** Begin Given records **

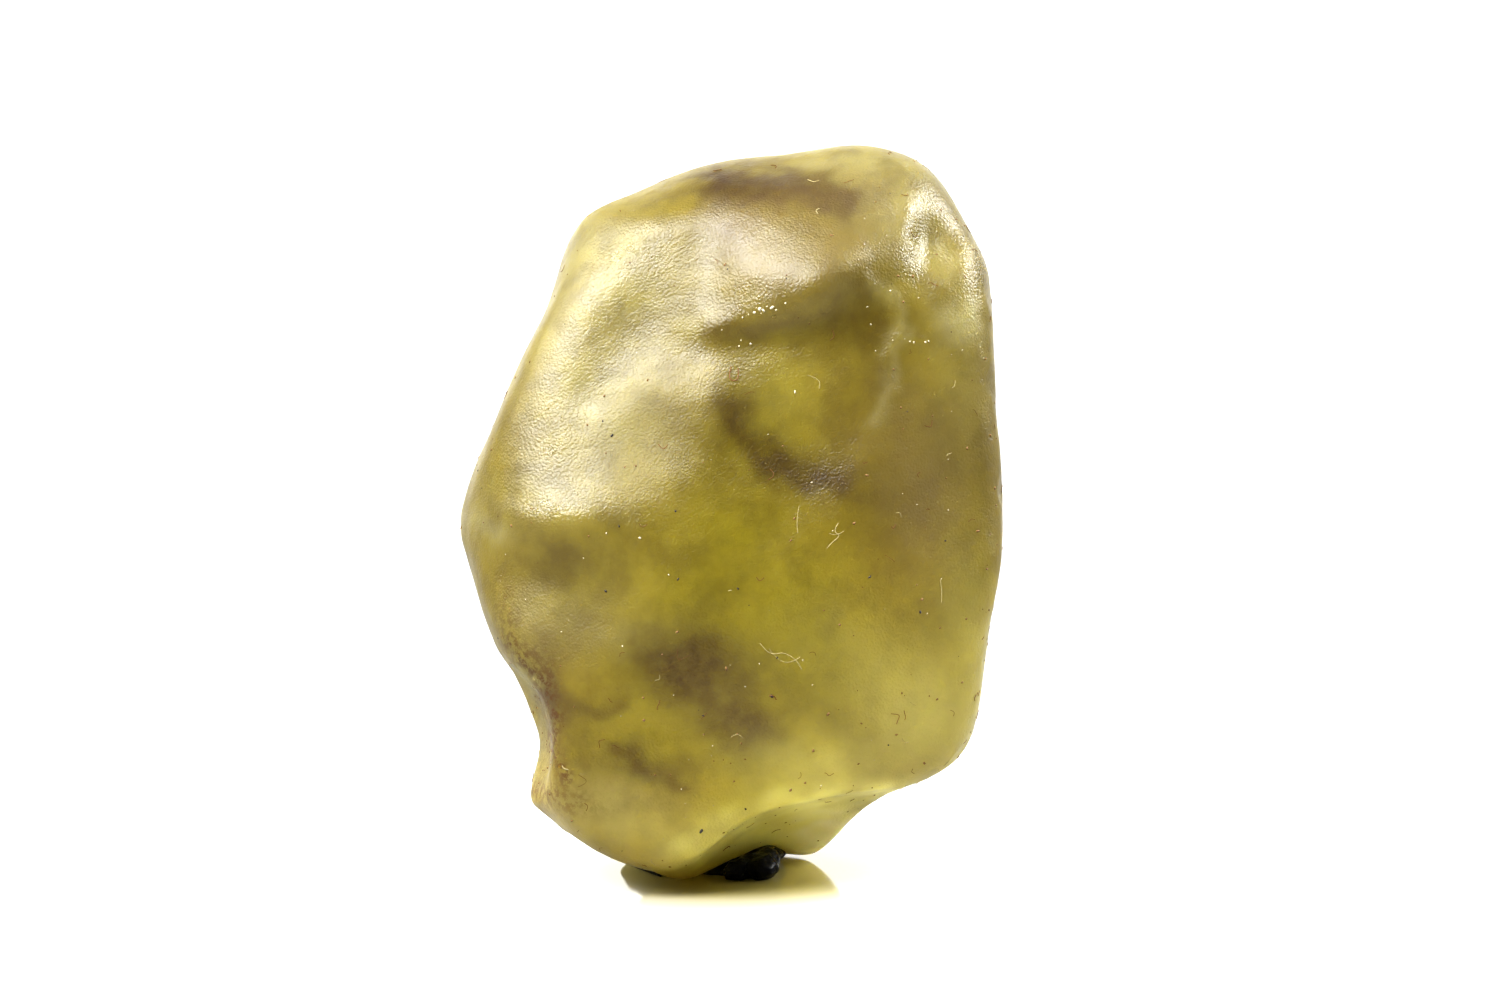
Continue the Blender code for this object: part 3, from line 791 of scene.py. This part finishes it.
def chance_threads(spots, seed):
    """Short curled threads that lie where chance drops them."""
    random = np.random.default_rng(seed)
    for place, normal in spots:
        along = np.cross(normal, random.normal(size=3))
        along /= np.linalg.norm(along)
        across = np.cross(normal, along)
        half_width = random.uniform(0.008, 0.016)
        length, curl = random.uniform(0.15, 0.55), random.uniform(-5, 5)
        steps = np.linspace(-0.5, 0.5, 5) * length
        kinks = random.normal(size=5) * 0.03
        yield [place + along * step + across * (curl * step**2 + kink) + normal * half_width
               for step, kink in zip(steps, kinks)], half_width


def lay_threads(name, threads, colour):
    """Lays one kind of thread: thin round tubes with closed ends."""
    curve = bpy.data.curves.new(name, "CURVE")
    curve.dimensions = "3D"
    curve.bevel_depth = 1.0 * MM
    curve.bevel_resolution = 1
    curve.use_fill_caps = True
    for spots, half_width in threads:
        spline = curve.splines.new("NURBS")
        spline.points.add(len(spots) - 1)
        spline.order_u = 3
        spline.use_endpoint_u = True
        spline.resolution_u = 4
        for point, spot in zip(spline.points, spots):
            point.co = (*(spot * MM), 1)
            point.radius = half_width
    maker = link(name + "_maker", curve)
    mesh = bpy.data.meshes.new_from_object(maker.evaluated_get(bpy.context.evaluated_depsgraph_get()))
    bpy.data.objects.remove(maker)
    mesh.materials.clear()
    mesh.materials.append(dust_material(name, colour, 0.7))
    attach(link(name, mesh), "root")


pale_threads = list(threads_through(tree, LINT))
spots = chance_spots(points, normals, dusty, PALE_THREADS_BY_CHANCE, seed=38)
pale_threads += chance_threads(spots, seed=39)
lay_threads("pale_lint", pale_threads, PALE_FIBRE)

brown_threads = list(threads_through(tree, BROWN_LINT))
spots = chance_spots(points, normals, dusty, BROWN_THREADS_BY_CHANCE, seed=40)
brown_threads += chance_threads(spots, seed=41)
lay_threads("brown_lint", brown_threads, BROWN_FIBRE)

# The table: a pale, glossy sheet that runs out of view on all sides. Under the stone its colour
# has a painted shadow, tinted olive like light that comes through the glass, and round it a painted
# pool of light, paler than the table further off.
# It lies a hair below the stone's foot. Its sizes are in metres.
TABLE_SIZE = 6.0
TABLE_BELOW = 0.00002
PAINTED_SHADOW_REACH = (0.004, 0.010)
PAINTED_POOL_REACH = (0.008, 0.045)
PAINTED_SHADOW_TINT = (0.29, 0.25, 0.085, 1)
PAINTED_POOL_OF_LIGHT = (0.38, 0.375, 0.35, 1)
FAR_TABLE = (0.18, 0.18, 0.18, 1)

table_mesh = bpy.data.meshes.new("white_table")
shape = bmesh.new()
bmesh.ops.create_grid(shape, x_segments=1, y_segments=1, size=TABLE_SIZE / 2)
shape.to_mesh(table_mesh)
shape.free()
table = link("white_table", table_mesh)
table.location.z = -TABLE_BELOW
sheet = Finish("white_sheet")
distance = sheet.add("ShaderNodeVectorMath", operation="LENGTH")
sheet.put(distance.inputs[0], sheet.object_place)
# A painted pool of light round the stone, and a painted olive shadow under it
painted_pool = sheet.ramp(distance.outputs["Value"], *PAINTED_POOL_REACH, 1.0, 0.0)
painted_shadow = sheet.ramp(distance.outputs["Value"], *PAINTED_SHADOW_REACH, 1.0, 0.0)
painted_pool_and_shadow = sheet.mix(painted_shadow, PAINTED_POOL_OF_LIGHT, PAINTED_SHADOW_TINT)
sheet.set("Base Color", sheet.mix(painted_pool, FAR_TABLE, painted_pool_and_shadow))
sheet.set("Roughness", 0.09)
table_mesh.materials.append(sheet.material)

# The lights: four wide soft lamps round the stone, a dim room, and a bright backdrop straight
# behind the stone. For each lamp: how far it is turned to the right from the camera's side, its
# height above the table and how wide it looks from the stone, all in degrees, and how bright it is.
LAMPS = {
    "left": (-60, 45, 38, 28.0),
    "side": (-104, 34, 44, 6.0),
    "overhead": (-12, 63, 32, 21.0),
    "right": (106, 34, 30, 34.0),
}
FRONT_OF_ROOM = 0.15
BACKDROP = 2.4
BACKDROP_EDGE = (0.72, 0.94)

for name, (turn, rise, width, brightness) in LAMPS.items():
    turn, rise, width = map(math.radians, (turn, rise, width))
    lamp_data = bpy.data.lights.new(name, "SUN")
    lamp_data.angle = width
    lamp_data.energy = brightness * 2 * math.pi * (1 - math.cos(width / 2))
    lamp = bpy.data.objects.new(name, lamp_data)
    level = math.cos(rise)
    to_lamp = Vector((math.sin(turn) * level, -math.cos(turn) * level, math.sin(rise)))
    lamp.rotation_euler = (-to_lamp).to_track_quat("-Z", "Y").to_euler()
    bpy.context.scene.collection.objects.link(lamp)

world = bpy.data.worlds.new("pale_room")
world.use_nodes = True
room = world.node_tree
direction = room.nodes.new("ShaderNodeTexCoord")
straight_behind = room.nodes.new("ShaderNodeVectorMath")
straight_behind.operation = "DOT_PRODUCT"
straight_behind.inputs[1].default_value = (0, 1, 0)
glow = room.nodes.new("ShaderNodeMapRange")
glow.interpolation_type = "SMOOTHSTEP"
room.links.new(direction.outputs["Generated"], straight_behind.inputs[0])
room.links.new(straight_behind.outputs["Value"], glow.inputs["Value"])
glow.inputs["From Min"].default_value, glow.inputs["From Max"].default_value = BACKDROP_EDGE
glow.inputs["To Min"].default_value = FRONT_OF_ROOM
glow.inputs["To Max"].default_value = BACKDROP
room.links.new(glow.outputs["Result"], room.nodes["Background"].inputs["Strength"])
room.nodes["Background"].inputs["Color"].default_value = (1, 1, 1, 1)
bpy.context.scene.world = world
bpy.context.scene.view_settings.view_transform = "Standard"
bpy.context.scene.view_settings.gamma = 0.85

** End Given records **
** Begin Given records **

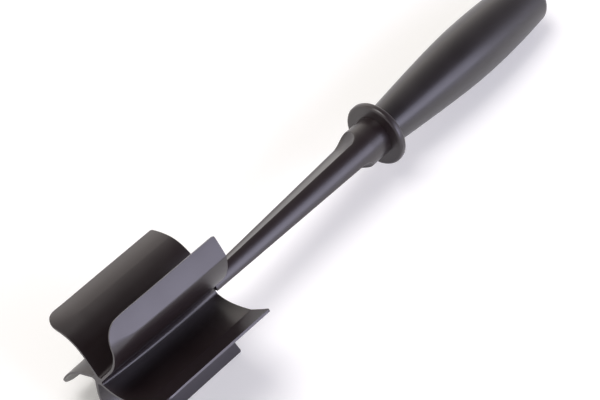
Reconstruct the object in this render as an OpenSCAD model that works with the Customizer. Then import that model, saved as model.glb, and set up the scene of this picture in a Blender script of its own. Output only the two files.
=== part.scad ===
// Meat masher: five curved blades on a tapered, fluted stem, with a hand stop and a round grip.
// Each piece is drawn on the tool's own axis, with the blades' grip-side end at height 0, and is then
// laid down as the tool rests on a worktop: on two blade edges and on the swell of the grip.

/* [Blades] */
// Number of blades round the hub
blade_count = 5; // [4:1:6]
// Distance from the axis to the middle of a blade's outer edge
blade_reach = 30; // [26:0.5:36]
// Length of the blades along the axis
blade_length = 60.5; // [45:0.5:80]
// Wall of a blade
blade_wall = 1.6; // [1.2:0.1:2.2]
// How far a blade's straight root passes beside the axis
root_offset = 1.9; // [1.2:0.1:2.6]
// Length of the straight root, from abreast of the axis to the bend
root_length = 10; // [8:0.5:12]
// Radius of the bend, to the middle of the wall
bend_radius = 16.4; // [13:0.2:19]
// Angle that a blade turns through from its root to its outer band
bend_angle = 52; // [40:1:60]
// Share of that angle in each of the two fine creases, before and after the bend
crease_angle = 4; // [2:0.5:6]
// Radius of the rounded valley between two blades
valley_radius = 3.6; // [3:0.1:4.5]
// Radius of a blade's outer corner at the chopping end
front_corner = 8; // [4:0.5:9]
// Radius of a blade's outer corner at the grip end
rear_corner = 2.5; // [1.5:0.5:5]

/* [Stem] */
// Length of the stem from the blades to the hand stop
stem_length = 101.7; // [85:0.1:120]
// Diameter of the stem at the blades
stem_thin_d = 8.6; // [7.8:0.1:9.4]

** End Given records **
** Begin Given records **

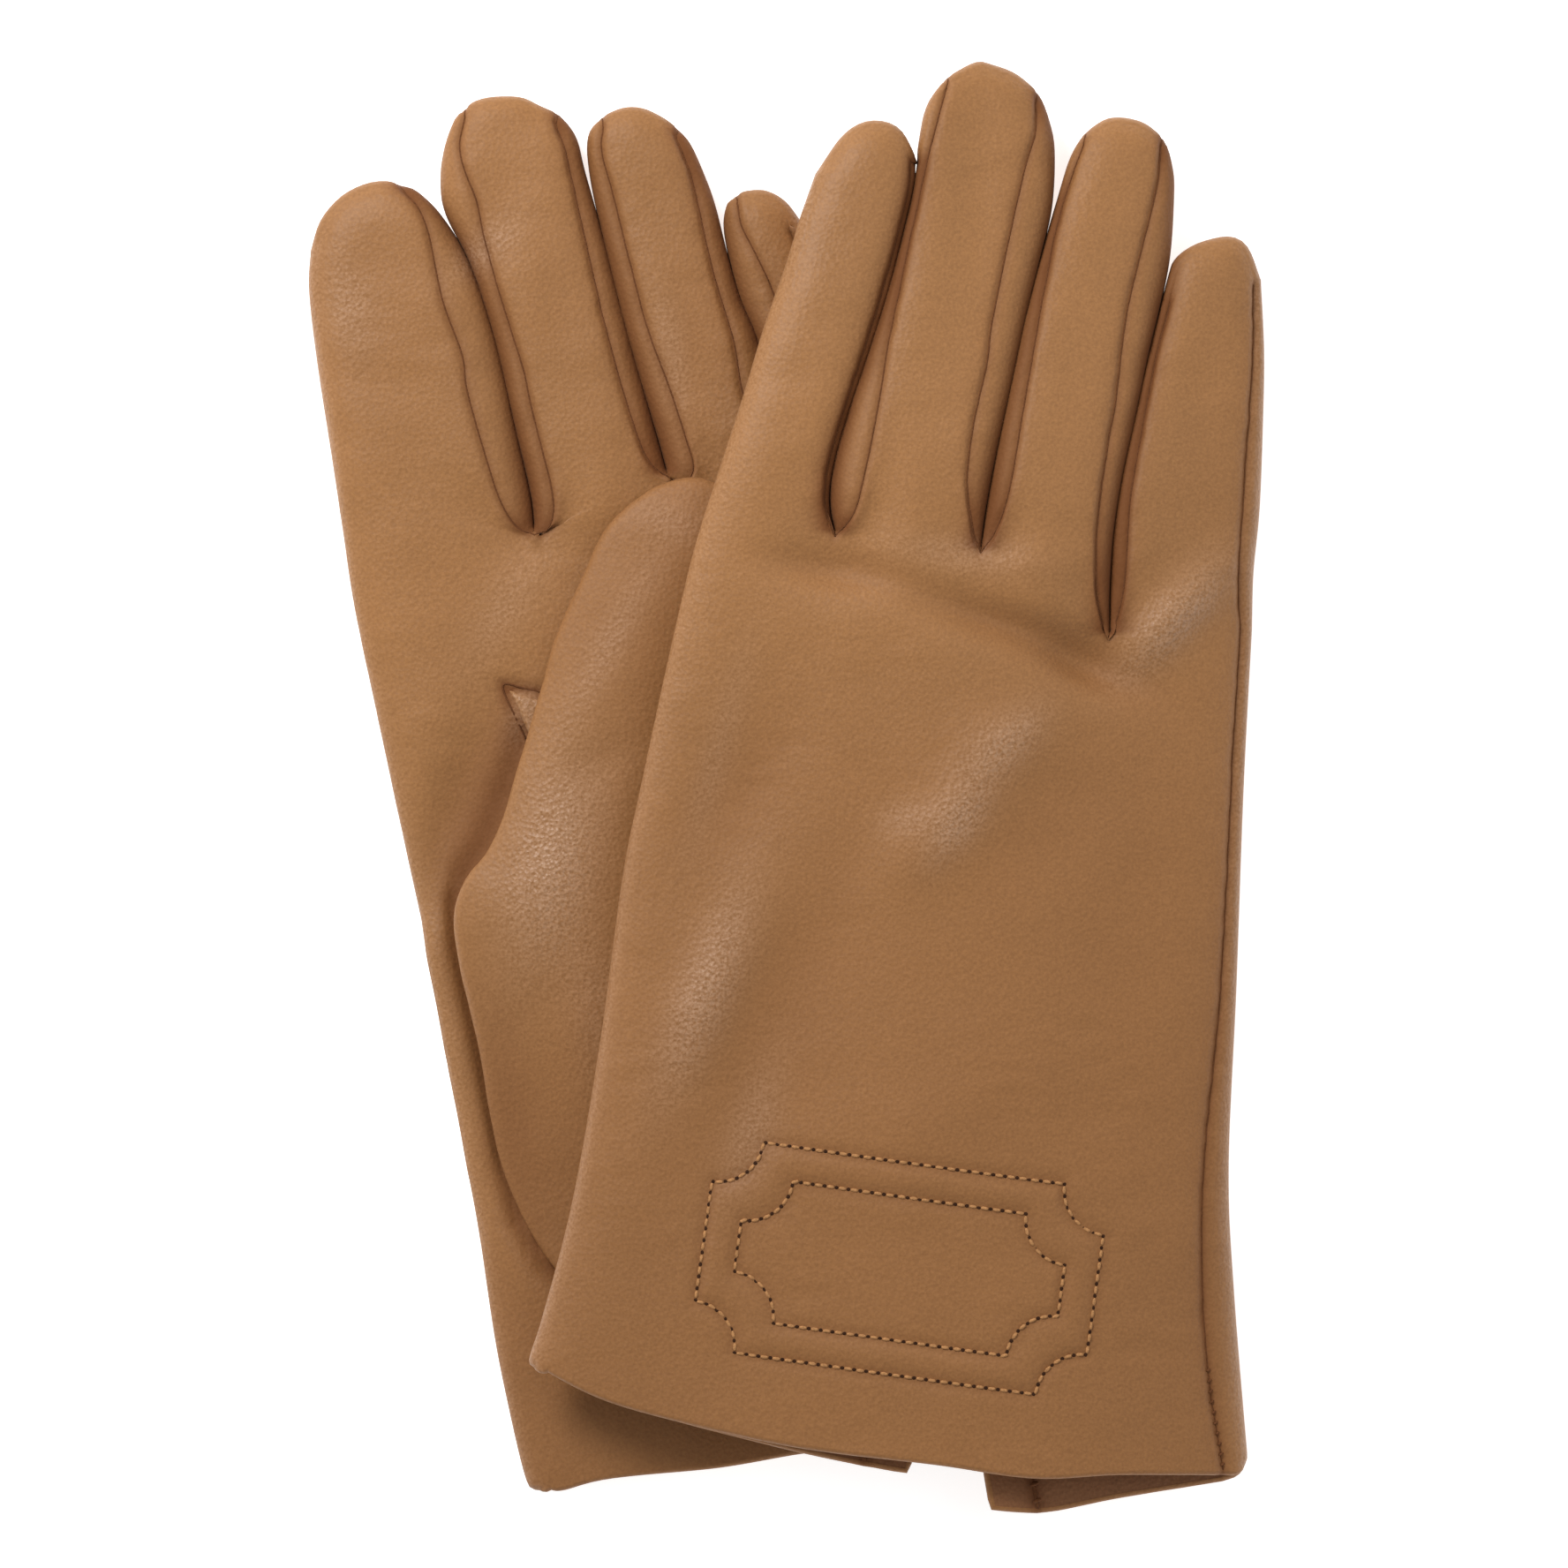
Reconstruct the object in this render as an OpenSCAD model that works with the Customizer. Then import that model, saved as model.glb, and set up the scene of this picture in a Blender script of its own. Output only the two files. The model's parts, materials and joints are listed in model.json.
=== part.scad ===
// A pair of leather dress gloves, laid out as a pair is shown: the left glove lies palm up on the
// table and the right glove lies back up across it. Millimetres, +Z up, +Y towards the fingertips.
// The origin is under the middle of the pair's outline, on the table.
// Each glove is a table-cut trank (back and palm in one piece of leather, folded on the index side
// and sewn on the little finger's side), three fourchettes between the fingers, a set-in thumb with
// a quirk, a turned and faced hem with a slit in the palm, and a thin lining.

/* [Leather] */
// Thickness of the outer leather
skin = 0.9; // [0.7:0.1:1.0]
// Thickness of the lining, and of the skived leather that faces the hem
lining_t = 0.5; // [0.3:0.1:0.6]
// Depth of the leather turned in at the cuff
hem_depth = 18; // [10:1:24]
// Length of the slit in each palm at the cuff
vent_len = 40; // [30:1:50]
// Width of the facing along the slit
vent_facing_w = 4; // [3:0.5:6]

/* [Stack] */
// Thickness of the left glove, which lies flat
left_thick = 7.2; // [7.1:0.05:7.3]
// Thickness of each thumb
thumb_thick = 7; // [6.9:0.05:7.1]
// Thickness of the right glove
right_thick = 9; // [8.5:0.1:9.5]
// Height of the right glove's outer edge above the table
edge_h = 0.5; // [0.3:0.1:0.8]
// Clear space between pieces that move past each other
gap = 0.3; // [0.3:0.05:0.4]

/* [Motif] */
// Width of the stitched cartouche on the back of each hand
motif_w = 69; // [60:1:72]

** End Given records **

◆ **Task instructions**: Transcribe precisely the lines between the one that contains "listed in model.json." and the one that contains "vent_facing_w = 4; // [3:0.5:6]", counting those two lines as part of the range.

◆ **Full answer**:
Reconstruct the object in this render as an OpenSCAD model that works with the Customizer. Then import that model, saved as model.glb, and set up the scene of this picture in a Blender script of its own. Output only the two files. The model's parts, materials and joints are listed in model.json.
=== part.scad ===
// A pair of leather dress gloves, laid out as a pair is shown: the left glove lies palm up on the
// table and the right glove lies back up across it. Millimetres, +Z up, +Y towards the fingertips.
// The origin is under the middle of the pair's outline, on the table.
// Each glove is a table-cut trank (back and palm in one piece of leather, folded on the index side
// and sewn on the little finger's side), three fourchettes between the fingers, a set-in thumb with
// a quirk, a turned and faced hem with a slit in the palm, and a thin lining.

/* [Leather] */
// Thickness of the outer leather
skin = 0.9; // [0.7:0.1:1.0]
// Thickness of the lining, and of the skived leather that faces the hem
lining_t = 0.5; // [0.3:0.1:0.6]
// Depth of the leather turned in at the cuff
hem_depth = 18; // [10:1:24]
// Length of the slit in each palm at the cuff
vent_len = 40; // [30:1:50]
// Width of the facing along the slit
vent_facing_w = 4; // [3:0.5:6]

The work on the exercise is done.